▶ [PROBLEM]:
Copy every line from the material below that holds "behind".

▶ [MATERIALS PROVIDED]:
========

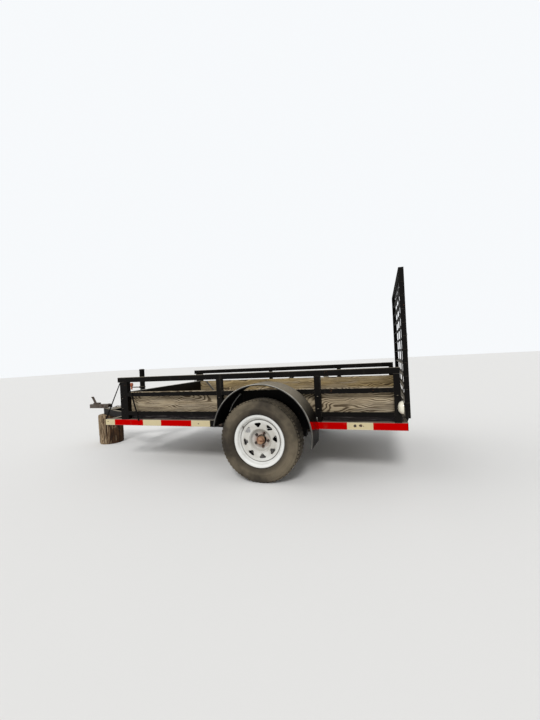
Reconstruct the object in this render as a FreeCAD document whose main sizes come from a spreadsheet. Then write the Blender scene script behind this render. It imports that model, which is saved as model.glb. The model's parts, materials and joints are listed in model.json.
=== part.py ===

========

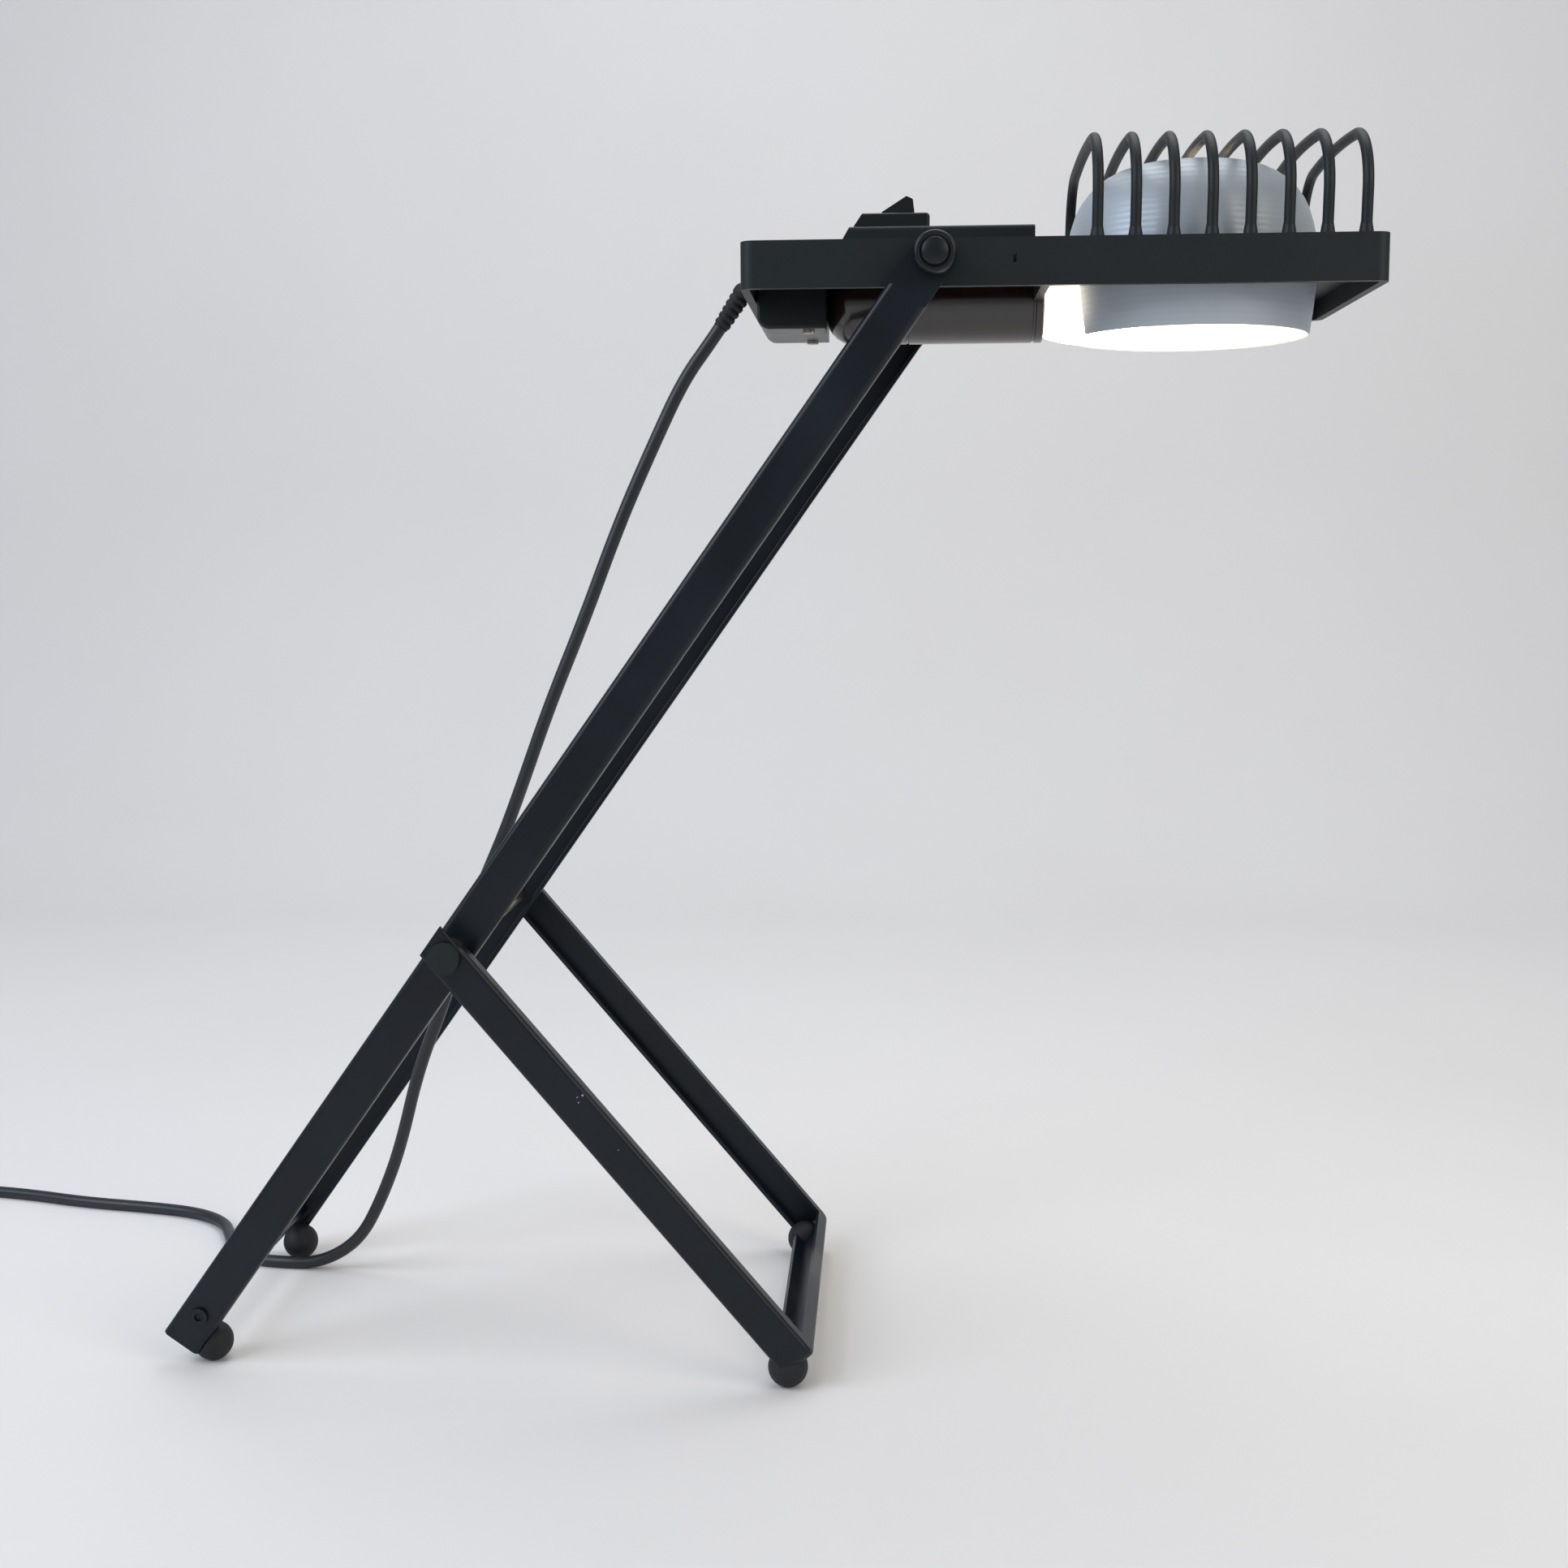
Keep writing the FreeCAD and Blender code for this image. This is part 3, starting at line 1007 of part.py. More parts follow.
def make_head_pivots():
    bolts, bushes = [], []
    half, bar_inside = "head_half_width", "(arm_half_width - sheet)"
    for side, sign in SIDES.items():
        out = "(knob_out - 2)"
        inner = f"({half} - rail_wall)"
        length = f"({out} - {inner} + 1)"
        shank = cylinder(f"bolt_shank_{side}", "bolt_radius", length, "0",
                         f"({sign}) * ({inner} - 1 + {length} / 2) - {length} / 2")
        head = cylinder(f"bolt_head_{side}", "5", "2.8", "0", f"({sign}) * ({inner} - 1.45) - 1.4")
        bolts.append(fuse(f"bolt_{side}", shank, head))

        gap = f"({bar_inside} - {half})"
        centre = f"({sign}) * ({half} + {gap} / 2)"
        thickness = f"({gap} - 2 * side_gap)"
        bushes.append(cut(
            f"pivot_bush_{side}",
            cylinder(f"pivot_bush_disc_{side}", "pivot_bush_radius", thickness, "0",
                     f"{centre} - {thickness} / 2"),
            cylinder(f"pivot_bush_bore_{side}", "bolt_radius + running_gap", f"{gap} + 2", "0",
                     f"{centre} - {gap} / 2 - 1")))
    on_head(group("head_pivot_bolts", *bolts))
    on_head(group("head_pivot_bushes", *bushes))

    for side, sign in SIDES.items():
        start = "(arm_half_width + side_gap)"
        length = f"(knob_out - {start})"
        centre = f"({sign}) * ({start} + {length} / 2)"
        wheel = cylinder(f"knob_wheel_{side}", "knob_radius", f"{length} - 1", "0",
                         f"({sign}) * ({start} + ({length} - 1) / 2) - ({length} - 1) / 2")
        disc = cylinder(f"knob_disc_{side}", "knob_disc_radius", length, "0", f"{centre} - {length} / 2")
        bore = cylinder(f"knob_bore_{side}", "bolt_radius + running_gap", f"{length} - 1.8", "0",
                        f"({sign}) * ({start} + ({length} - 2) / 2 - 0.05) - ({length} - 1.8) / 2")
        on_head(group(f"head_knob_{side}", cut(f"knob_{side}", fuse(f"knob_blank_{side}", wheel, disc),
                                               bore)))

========

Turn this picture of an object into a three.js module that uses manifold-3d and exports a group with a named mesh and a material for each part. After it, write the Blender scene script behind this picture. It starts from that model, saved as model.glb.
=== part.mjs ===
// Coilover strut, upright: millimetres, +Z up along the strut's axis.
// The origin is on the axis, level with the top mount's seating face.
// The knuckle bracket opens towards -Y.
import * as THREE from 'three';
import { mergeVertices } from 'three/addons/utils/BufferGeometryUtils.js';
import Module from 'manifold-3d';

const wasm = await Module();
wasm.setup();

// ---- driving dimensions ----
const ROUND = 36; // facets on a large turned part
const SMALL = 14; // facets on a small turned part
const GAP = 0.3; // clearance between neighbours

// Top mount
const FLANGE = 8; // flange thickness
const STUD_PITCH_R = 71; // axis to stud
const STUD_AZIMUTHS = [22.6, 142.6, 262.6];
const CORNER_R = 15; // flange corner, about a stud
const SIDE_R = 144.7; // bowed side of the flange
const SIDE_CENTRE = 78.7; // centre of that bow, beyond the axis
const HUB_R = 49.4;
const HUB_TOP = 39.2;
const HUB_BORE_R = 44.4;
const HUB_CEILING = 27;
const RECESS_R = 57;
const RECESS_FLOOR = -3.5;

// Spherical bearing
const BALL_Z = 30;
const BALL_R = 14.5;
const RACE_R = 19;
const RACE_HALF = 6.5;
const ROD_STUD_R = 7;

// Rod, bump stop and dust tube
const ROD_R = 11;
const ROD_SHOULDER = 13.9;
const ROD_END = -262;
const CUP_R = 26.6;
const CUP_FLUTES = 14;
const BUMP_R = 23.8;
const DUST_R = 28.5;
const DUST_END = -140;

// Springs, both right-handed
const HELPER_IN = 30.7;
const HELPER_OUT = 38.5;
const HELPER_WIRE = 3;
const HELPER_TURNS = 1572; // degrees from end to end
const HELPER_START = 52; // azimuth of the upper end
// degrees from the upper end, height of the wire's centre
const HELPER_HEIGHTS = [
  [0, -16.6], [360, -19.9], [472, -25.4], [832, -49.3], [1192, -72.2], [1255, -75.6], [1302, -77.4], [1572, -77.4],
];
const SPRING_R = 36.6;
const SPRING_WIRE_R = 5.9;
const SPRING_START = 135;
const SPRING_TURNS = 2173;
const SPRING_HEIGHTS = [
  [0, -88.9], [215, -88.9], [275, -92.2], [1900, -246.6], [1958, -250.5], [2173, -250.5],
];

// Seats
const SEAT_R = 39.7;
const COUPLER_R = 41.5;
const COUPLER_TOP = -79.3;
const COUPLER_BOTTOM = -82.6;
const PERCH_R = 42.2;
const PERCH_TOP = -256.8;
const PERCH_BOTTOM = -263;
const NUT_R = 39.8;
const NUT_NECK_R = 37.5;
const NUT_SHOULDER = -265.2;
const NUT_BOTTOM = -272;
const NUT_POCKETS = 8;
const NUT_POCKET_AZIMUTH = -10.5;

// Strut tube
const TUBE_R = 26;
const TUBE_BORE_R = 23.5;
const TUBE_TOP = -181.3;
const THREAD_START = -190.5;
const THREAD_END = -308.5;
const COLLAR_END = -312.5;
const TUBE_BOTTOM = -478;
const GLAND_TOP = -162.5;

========

▶ [FINISHED ANSWER]:
Reconstruct the object in this render as a FreeCAD document whose main sizes come from a spreadsheet. Then write the Blender scene script behind this render. It imports that model, which is saved as model.glb. The model's parts, materials and joints are listed in model.json.
Turn this picture of an object into a three.js module that uses manifold-3d and exports a group with a named mesh and a material for each part. After it, write the Blender scene script behind this picture. It starts from that model, saved as model.glb.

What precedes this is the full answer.